**What is expected:**
Locate each line of the material that contains "materials", then return it.

**Rows from an object dataset:**
_ _ _

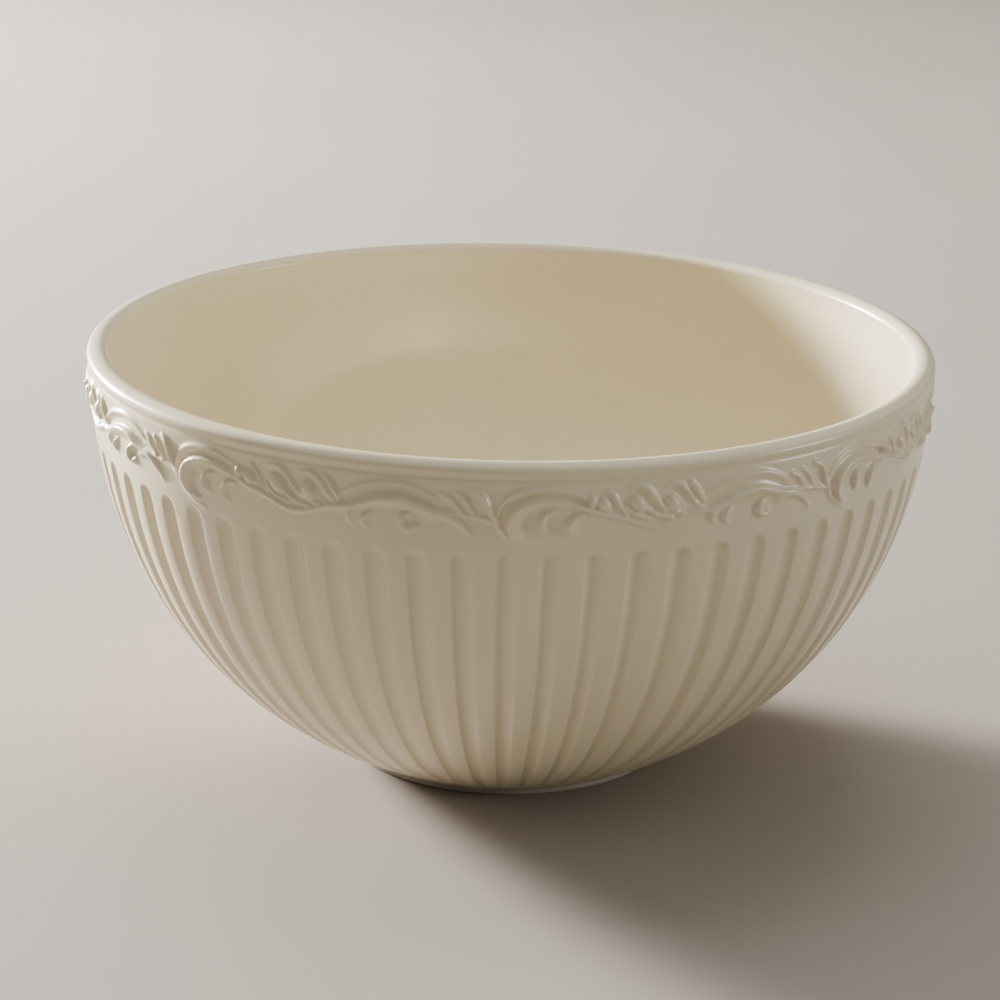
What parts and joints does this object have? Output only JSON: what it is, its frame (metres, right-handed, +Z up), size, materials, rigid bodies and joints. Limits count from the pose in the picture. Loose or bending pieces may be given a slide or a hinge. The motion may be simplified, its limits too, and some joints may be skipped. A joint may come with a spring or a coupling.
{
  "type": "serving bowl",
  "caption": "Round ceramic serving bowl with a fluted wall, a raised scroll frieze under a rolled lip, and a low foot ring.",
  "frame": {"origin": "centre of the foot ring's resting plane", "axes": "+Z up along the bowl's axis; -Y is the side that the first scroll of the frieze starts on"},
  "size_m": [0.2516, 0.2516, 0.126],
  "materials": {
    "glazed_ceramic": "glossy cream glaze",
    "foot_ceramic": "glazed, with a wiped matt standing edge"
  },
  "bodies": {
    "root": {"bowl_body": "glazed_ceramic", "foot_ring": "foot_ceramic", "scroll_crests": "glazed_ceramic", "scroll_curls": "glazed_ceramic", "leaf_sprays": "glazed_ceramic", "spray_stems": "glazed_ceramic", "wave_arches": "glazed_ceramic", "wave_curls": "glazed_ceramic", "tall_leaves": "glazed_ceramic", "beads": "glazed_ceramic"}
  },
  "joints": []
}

_ _ _

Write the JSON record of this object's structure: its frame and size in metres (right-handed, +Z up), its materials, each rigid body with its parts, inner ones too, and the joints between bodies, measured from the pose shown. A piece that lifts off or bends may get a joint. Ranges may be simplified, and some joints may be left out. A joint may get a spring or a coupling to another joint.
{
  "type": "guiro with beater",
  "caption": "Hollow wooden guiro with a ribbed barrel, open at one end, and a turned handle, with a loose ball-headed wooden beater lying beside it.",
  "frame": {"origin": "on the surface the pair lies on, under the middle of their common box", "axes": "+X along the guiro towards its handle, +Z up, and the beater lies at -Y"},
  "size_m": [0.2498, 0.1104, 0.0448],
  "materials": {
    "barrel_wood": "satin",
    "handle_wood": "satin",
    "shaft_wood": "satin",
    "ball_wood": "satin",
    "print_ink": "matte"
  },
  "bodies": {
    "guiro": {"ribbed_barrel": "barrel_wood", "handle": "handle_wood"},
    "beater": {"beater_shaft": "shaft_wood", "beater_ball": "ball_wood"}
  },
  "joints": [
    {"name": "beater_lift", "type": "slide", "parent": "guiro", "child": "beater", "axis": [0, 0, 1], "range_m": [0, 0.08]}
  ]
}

_ _ _

**Answer to the exercise:**
What parts and joints does this object have? Output only JSON: what it is, its frame (metres, right-handed, +Z up), size, materials, rigid bodies and joints. Limits count from the pose in the picture. Loose or bending pieces may be given a slide or a hinge. The motion may be simplified, its limits too, and some joints may be skipped. A joint may come with a spring or a coupling.
  "materials": {
Write the JSON record of this object's structure: its frame and size in metres (right-handed, +Z up), its materials, each rigid body with its parts, inner ones too, and the joints between bodies, measured from the pose shown. A piece that lifts off or bends may get a joint. Ranges may be simplified, and some joints may be left out. A joint may get a spring or a coupling to another joint.
  "materials": {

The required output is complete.